Pests are a natural part of every landscape, but one that typically gets looked over is the “wascally wabbit.”

While rabbits may not immediately register in your customer’s mind as a pest, since they are cute and cuddly, they can cause damage to a landscape if left unchecked.

Since rabbits are opportunistic eaters, they will eat readily available plants no matter the season. They may munch on vegetables, fruits and flowers during the spring and summer months, but can turn to shrubs and trees when the cold begins to set in.

Before deciding on a plan to keep rabbits out of your customer’s yard, first help them be sure that the pest menacing their yard is, indeed, a rabbit.

Identifying pest damage

Along with the obvious signs, such as droppings and foot prints, rabbits also tend to make a clean 45-degree angle bite off small twigs or young plants, according to the University of Missouri Extension.

Most damage done by rabbits is done close to the ground because of their size. If you notice the bottom of your customer’s trees look a little gnawed or see some of their newer plants missing some leaves, rabbits may be the perpetrators.

Plants plagued by insects will have more sporadic, and sometimes significantly smaller, markings, and marks done by deer tend to have jagged edges.

Modify the habitat

A good first step to getting rid of unwanted garden guests is to remove the temptation to stay nearby. Without a protective cover and an ample food supply, rabbits will not want to stick around.

Talk to your customers about removing debris, rock and brush piles, weed patches and other types of cover that rabbits may use. Keeping the surrounding weeds and brush to a minimum will also help keep rabbits away from the border of the garden.

Fencing it in  

There are many humane ways to keep rabbits out of your customer’s yard. One popular method is putting fences around particular plants and vegetables that your customers want to keep safe.

Fences can typically be inexpensive, especially if your customer has a smaller area to protect, but the bottom edge of the wire must be staked to the ground or buried several inches down to prevent the rabbits from burrowing under. As long as they are well maintained, perimeter fences of welded wire of, at most, 1-inch-by-2-inch mesh will help keep rabbits out of larger areas.

Repellents and trapping  

If modifying the habitat and putting up fences fails your customers, repellents and removing the rabbits from the area are two more options.

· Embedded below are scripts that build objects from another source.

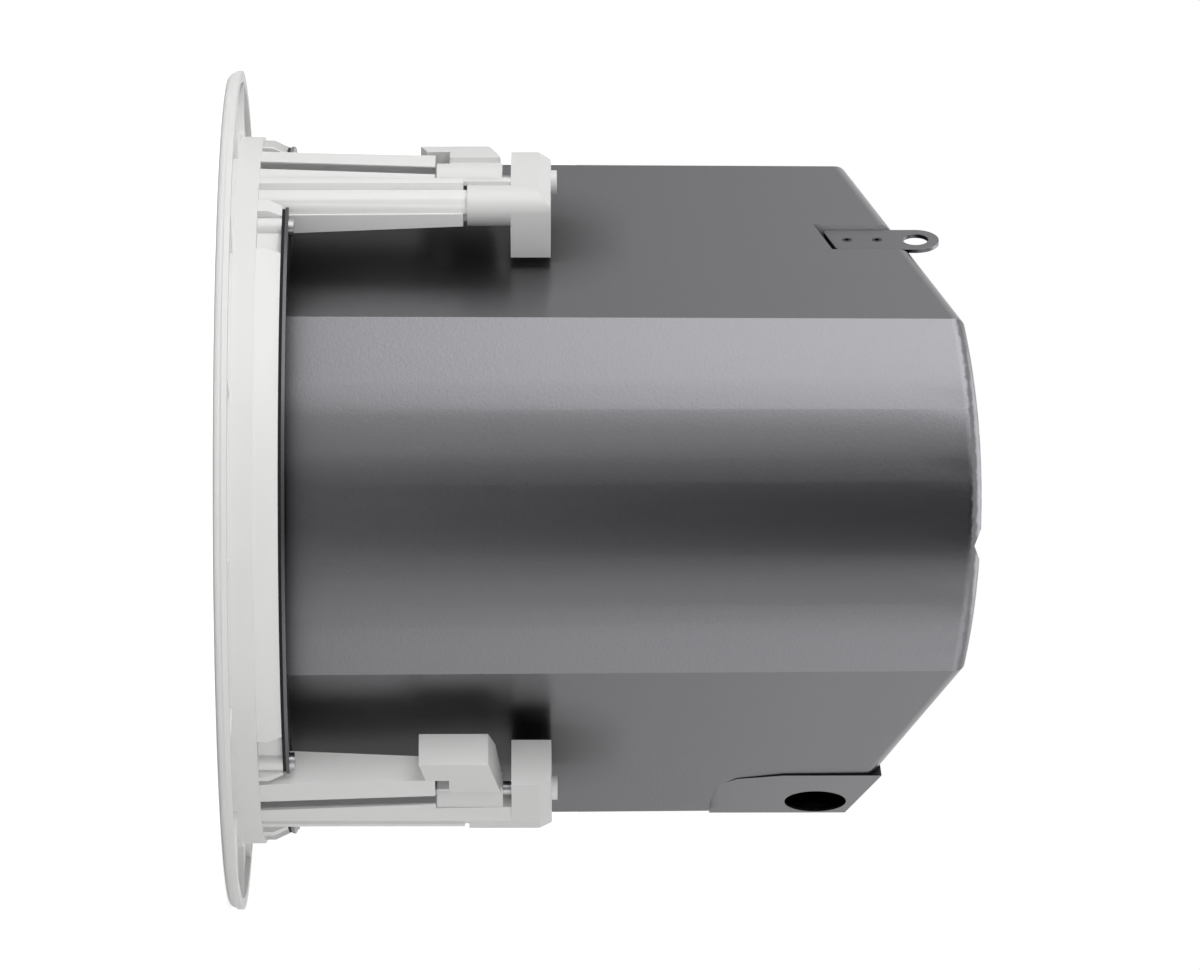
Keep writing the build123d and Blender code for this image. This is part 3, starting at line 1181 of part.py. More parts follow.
with BuildPart() as port_tube:
    with BuildSketch(axis_plane(PORT_AZIMUTH, COLLAR_HEIGHT)):
        with Locations((PORT_CIRCLE, 0)):
            Circle(PORT_RADIUS + PORT_FLANGE)
            Circle(PORT_RADIUS, mode=Mode.SUBTRACT)
    extrude(amount=PORT_WALL)
    with BuildSketch(axis_plane(PORT_AZIMUTH, COLLAR_HEIGHT)):
        with Locations((PORT_CIRCLE, 0)):
            Circle(PORT_RADIUS + PORT_WALL)
            Circle(PORT_RADIUS, mode=Mode.SUBTRACT)
    extrude(amount=PORT_LENGTH)
save(port_tube, "port_tube")

with BuildPart() as tap_switch:
    with BuildSketch(axis_plane(SELECTOR_AZIMUTH, COLLAR_HEIGHT)):
        with Locations((SELECTOR_CIRCLE, 0)):
            Rectangle(SWITCH_SIDE, SWITCH_SIDE)
            Circle(SPINDLE_RADIUS + SPINDLE_FIT, mode=Mode.SUBTRACT)
    extrude(amount=SWITCH_DEPTH)
save(tap_switch, "tap_switch")

with BuildPart() as tap_knob:
    with BuildSketch(axis_plane(SELECTOR_AZIMUTH, PLATE_BOTTOM)):
        with Locations((SELECTOR_CIRCLE, 0)):
            Circle(KNOB_RADIUS)
    extrude(amount=-KNOB_HEIGHT)
    with BuildSketch(axis_plane(SELECTOR_AZIMUTH, PLATE_BOTTOM - KNOB_HEIGHT)):
        with Locations((SELECTOR_CIRCLE, 0)):
            Rectangle(1.6 * KNOB_RADIUS, 1.4)
    extrude(amount=KNOB_HEIGHT / 3, mode=Mode.SUBTRACT)
    with BuildSketch(axis_plane(SELECTOR_AZIMUTH, PLATE_BOTTOM)):
        with Locations((SELECTOR_CIRCLE, 0)):
            Circle(SPINDLE_RADIUS)
    extrude(amount=PLATE_THICKNESS + SWITCH_DEPTH - 2)
save(tap_knob, "tap_knob")

# Pads of wadding on the inside of the three flats
for number, azimuth in enumerate(CLAMP_AZIMUTHS, start=1):
    with BuildPart() as damping_pad:
        with BuildSketch(axis_plane(azimuth, PAD_START_Z)):
            with Locations((FLAT_DISTANCE - PAD_THICKNESS, 0)):
                Rectangle(PAD_THICKNESS + CAN_RADIUS, PAD_WIDTH, align=(Align.MIN, Align.CENTER))
        extrude(amount=PAD_LENGTH)
        add(can_cavity.part, mode=Mode.INTERSECT)
    save(damping_pad, f"damping_pad_{number}")
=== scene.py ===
"""Looks of an in-ceiling speaker: finishes, pierced grille, studio and camera.

Everything is in metres in the part's own frame: +Z runs along the speaker's axis, from the grille into the
ceiling. The speaker stands on its grille, so the studio floor lies just under it.
"""

import json
import logging
import math
from dataclasses import dataclass
from enum import Enum

import bmesh
import bpy
from mathutils import Matrix, Vector

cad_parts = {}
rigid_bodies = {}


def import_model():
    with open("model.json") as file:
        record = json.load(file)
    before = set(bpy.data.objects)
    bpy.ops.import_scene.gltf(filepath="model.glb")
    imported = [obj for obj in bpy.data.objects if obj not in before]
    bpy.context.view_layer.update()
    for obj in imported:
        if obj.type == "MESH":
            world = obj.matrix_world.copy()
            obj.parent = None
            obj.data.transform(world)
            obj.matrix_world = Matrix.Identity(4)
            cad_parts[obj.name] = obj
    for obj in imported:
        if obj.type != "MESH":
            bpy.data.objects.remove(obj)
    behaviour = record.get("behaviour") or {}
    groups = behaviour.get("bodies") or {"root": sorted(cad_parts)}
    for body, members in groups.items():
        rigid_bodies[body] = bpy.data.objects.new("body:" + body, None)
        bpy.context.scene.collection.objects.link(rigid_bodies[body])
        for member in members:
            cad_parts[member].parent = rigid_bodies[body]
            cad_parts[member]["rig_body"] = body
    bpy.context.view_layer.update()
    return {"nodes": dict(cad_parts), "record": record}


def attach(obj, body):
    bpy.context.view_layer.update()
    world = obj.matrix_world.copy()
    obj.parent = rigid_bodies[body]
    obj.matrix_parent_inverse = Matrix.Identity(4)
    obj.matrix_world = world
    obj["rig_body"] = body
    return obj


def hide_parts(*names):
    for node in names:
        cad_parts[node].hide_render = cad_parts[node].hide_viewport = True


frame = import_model()

LOG = logging.getLogger("ceiling_speaker")
MM = 0.001
# Colour and steepness of the shade painted into a finish's colour next to other pieces, in place of the dark
# gaps that real paint mirrors.
PAINTED_SHADE_COLOUR = "0C0C0D"
PAINTED_SHADE_POWER = 2.5


class Weave(Enum):
    """How a surface was made, which decides the relief that the eye sees in it."""

    SMOOTH = "smooth"
    GRAINED = "grained"
    COATED = "coated"
    BRUSHED = "brushed"
    WOVEN = "woven"
    FIBROUS = "fibrous"


def linear(hex_colour: str) -> tuple[float, float, float, float]:
    """Turns an sRGB hex colour into linear light.

    Args:
        hex_colour: Six hex digits, such as "E8E8E6".

    Returns:
        Red, green, blue and an alpha of one, in linear light.
    """
    parts = [int(hex_colour[i : i + 2], 16) / 255.0 for i in (0, 2, 4)]
    values = [p / 12.92 if p <= 0.04045 else ((p + 0.055) / 1.055) ** 2.4 for p in parts]
    return (values[0], values[1], values[2], 1.0)


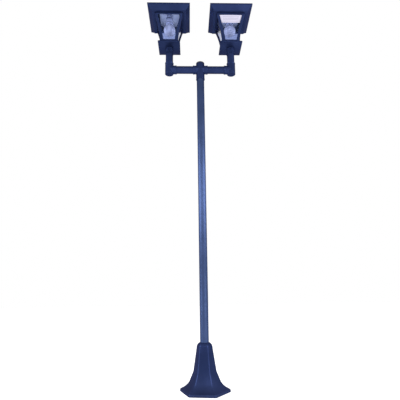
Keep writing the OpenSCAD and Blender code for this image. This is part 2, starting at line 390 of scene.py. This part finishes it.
# %% Paint
def enamel(name, deep, faded, rough, **fixed):
    """Dark blue enamel: two near shades in patches, dust near the ground and a fine ripple."""
    paint = Finish(name, Specular_IOR_Level=0.15, Specular_Tint=(0.25, 0.28, 0.4, 1), **fixed)
    patches = paint.noise(9.0)
    specks = paint.noise(160.0, detail=5.0)
    body = paint.mix(paint.steps(patches, (0.35, 0.0), (0.7, 1.0)), deep, faded)
    dusty = paint.steps(paint.along("Z") * 6.0, (0.0, 1.0), (0.6, 0.0)) * specks
    paint.set(Base_Color=paint.mix(dusty * 0.1, body, shade(90, 92, 104)),
              Roughness=rough + patches * 0.08 + dusty * 0.1,
              Normal=paint.bump(paint.noise(420.0, detail=2.0) * 0.7 + specks * 0.3, 0.1, 0.0003))
    return paint.material


PAINT = enamel("dark blue enamel", shade(31, 41, 74), shade(38, 49, 86),
               rough=0.36, Metallic=0.7)
# The mast's paler copy of the enamel is painted light: a lit copy of the dark blue paint.
PALE_LIT_TUBE_PAINT = enamel("blue enamel on the mast", shade(51, 64, 97), shade(59, 73, 109),
                    rough=0.36, Metallic=0.9, Anisotropic=0.8)
print("finishes:", PAINT.name, "and", PALE_LIT_TUBE_PAINT.name)

# %% [markdown]
# ### Plastic, enamel and porcelain
# The tee's plug is moulded black plastic with a fine grain. The reflector is white enamel, and the
# lampholder is glazed white porcelain, with its two waists painted dark grey as painted shade. The
# bulb is opal glass over a zinc-plated cap. One recipe makes them all: two near shades, a
# wandering sheen, a grain.

# %% Plastic, enamel and porcelain
def grained(name, dark, light, rough, grain, depth, **fixed):
    """A moulded or glazed finish: two near shades, a wandering sheen and a fine grain."""
    made = Finish(name, **fixed)
    drift = made.noise(30.0)
    made.set(Base_Color=made.mix(drift, dark, light), Roughness=rough + drift * 0.15,
             Normal=made.bump(made.noise(grain, detail=4.0), 0.2, depth))
    return made.material


BLACK = grained("black moulded plastic", shade(22, 22, 30), shade(34, 34, 44),
                rough=0.42, grain=900.0, depth=0.0002)
ENAMEL = grained("white enamel", shade(230, 237, 252), shade(238, 244, 255),
                 rough=0.28, grain=200.0, depth=0.0001)
PORCELAIN = grained("white porcelain", shade(196, 202, 228), shade(216, 220, 240),
                    rough=0.18, grain=120.0, depth=0.0001, Coat_Weight=0.4, Coat_Roughness=0.05)
# The lampholder's waists are painted dark grey: painted shade in the grooves.
WAIST_SHADE_PAINT = grained("dark grey painted shade", shade(78, 80, 90), shade(92, 94, 104),
               rough=0.6, grain=500.0, depth=0.0002)
ZINC = grained("zinc-plated steel", shade(150, 152, 158), shade(186, 188, 192),
               rough=0.25, grain=700.0, depth=0.0001, Metallic=1.0)
OPAL = grained("opal glass", shade(208, 210, 226), shade(218, 220, 234),
               rough=0.16, grain=60.0, depth=0.00005, Coat_Weight=0.5, Coat_Roughness=0.04)
print("finishes:", ", ".join(m.name for m in (BLACK, ENAMEL, PORCELAIN, WAIST_SHADE_PAINT, ZINC, OPAL)))

# %% [markdown]
# ### Paper
# The label is thin paper with a few ruled lines and nothing written on them.

# %% Paper
def ruled_paper(x, z):
    """Pale paper, with lines ruled in mm from the label's centre line x and its top edge z."""
    line, reach = 1.5, 46
    paper = Finish("ruled paper label", Roughness=0.6)
    sheet = paper.mix(paper.noise(40.0), shade(182, 179, 197), shade(192, 189, 206))
    lines = sum(paper.along("Z").within((z - down - line) * MM, (z - down) * MM)
                for down in (9, 17, 25, 33))
    inside = paper.along("X").within((x - reach) * MM, (x + reach) * MM)
    paper.set(Base_Color=paper.mix(lines * inside, sheet, shade(104, 102, 122)),
              Normal=paper.bump(paper.noise(1500.0, detail=4.0), 0.2, 0.0001))
    return paper.material


label_x, label_z = head_x + span, lintel_z - 0.5
PAPER = ruled_paper(label_x, label_z)
print("the label's top edge is", round(label_z), "mm up")

# %% [markdown]
# ### Window glass
# The panes are tinted and a little dusty, and their tint also colours what they reflect head-on.
# Glass that bends light stops the lamps' direct light, which would leave the lantern dark inside.
# A thin pane lets it through, so for the rays that only gather light the glass gives way to a
# transparent shader.

# %% Glass
def window_glass():
    tint = shade(184, 194, 226)
    glass = Finish("tinted window glass", Transmission_Weight=1.0, IOR=1.45, Base_Color=tint,
                   Specular_Tint=(0.2, 0.3, 0.6, 1))
    film = glass.steps(glass.noise(14.0, detail=4.0), (0.4, 0.0), (0.9, 1.0))
    glass.set(Roughness=0.02 + film * 0.10)
    clear = glass.node("ShaderNodeBsdfTransparent", {}, Color=shade(250, 251, 255))
    surface = Wave(glass.tree, glass.shader.outputs[0])
    for kind in ("Shadow", "Diffuse"):
        surface = glass.node("ShaderNodeMixShader", {}, s0=glass.path(kind), s1=surface, s2=clear)
    glass.tree.links.new(surface.socket, glass.tree.nodes["Material Output"].inputs["Surface"])
    return glass.material


GLASS = window_glass()
print("glass:", len(GLASS.node_tree.nodes), "nodes")

# %% [markdown]
# ## The bell foot
# The bell is cast as a thin hexagonal shell. Its faces run nearly straight from the shoulder to a
# crease, then sweep out to a low upright rim. A six-cornered ring is drawn up through that
# profile, the six ridges are bevelled as a file would ease them, the top is closed in to a round
# hole for the mast, and Solidify gives the wall its thickness. Drawing only the outside and
# thickening it last keeps the wall even where the sweep is tight.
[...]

Most repellents are unsafe to use on plants/crops that will be consumed, so be careful choosing what is used. There are two repellent categories: odor and taste-based.

As the names suggest, odor-based repellents keep rabbits at bay by giving off an unpleasant odor. These are usually applied directly to the soil around the area’s perimeter.

Taste-based repellents are contact repellents that must be applied directly to a plant, and they make the plants distasteful. These are water-soluble, and to retain their effectiveness are usually combined with a sticker solution. Without this solution, the repellents must be reapplied after it rains or after the plant grows.

While it may take a little more hands on effort, trapping is another humane option that gets the rabbits out of the yard and allows them to be transplanted somewhere safer.

Live traps such as wire traps and wooden boxes are two choices when planning to trap a rabbit. Trapping in the summer may not yield the desired results since food is abundant and there will be more young rabbits born, but when food supply is short in the winter, baiting may prove to be more effective.

Traps should be left in areas where rabbit activity is evident, and foods like apples, carrots, dried clover and corn can prove to be effective bait. Once the rabbits are caught, you or your customer can then transport them to another location where they can live without causing harm to more gardens.